Dazu passt auch die geplante Städtebaupolitik der Regierung in der Region. Die traditionellen alten Stadtviertel, wo die ärmere Bevölkerung lebt, sollen teilweise abgerissen und durch neue Gebäudekomplexe der staatlichen Wohnungsbaubehörde Toplu Konut İdaresi (TOKİ) ersetzt werden. Das sind mehrstöckige Wohnhäuser, die für sich abgeschottet sind, ähnlich unserer Hochhaussiedlungen, wo sich kaum soziale Strukturen entwickeln können.

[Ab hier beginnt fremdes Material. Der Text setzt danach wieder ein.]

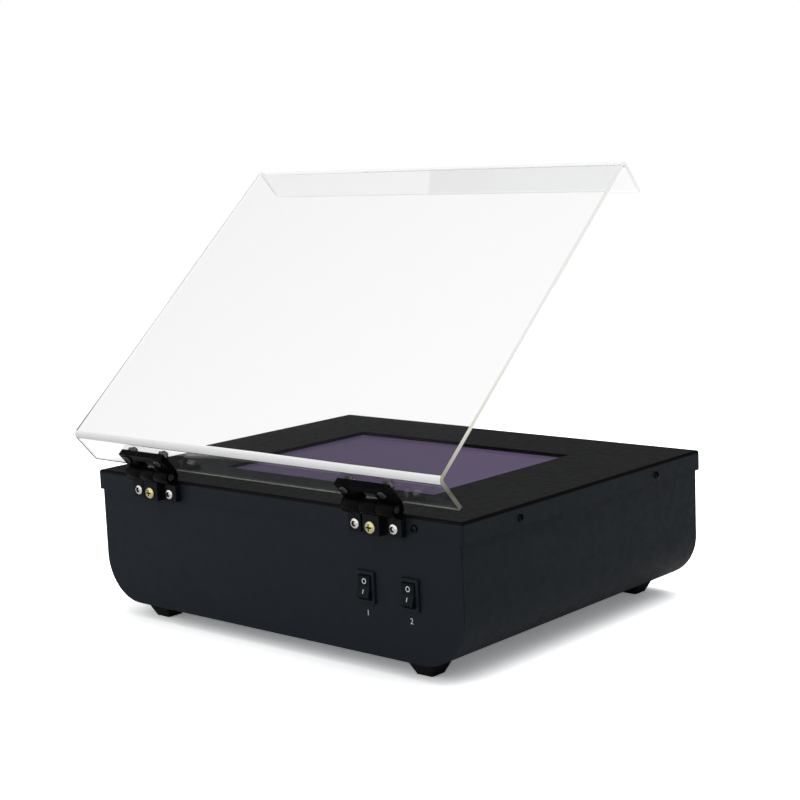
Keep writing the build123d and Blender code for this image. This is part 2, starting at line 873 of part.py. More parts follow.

Angeblich sollen diese "Sozialwohnungen" für Bevölkerungsteile mit mittlerem oder geringem Einkommen sein. Allerdings kann sich die ärmere Bevölkerung diese Wohnungen nicht leisten, der bisherige Bau dieser Wohnkomplexe ging immer mit einer Gentrifizierung einher. Dies scheint auch so gewünscht, denn schon jetzt werden dafür Fakten geschaffen: In Cizre kamen nach der Belagerung die Bagger und rissen ganze Straßenzüge ab - ohne der Bevölkerung die Chance zu geben, aus den zerstörten Häusern ihre letzte Habe zu bergen, berichtet IPPNW.

Eine eilig am Sonntag beschlossene Regierungsentscheidung sieht nun die Enteignung der Altstadtviertel in Diyarbakir und Silopi vor. Eine im Internet veröffentlichte Karte zeigt, dass von der Enteignung rund 2/3 der Altstadt von Diyarbakir betroffen wären.

Rot markiert: beschlagnahmte Gebiete von Diyarbakirs Altstadt

Nach Auskunft der Co-Bürgermeisterin Gültan Kışanak sind rund 82% des Bezirks von der "Zur-Habe-Nahme" betroffen. Kışanak bezweifelt, dass dies rechtlich möglich ist und kündigte rechtliche Schritte dagegen an. Auch alle noch in der Altstadt vorhandenen Kirchen wie die armenische Kirche Surp Giragos Kilisesi fallen unter die Verstaatlichung.

Die lokalen Kommunalbehörden befürchten, dass die türkische Regierung mit den EU-Geldern zur Bewältigung der Flüchtlingsproblematik die Vertreibung der kurdischen Bevölkerung vorantreiben wird - unter dem Vorwand, für die syrischen Flüchtlinge Wohnraum zu schaffen. Der Oberbürgermeister von Viransehir wird mit der Mahnung zitiert, die Flüchtlingspolitik dürfe die Rechte der Kurden nicht missachten. Gerade Deutschland dürfe mit dem zugesagten Geld keine solchen staatlichen Umsiedlungsprojekte unterstützen.

"Die AKP ist keine Partei, sie ist der Staat", bringt der Oberbürgermeister von Viransehir, Emrullah Cin, die Situation auf den Punkt. Alle offiziellen Funktionsträger, von der Regierung über die Gouverneure bis zu den Landräten sprächen mit Erdogans Stimme. Diese Funktionsträger werden in der Türkei nicht von der Bevölkerung gewählt, sondern von der Regierung eingesetzt.

Sie seien angewiesen, Gesetze zu ignorieren, wenn die Politik der Kommunen nicht den Interessen der AKP-Regierung entspräche, so der Oberbürgermeister. In seiner Amtszeit stand die Stadtverwaltung unter ständiger Kontrolle des Innenministeriums. Die Kontrolleure des Innenministeriums haben sich z.B. direkt in Fragen wie Tierhaltung oder Nähprojekte von Frauen eingemischt und diese abgelehnt. Sie verfolgten damit das Ziel, die HDP-Verwaltung bei den Bürgern vorzuführen, zu diskreditieren und die Selbstverwaltungsstrukturen zu zerstören. Auch bekämen die HDP-regierten Kommunen weniger Gelder als die von der AKP regierten.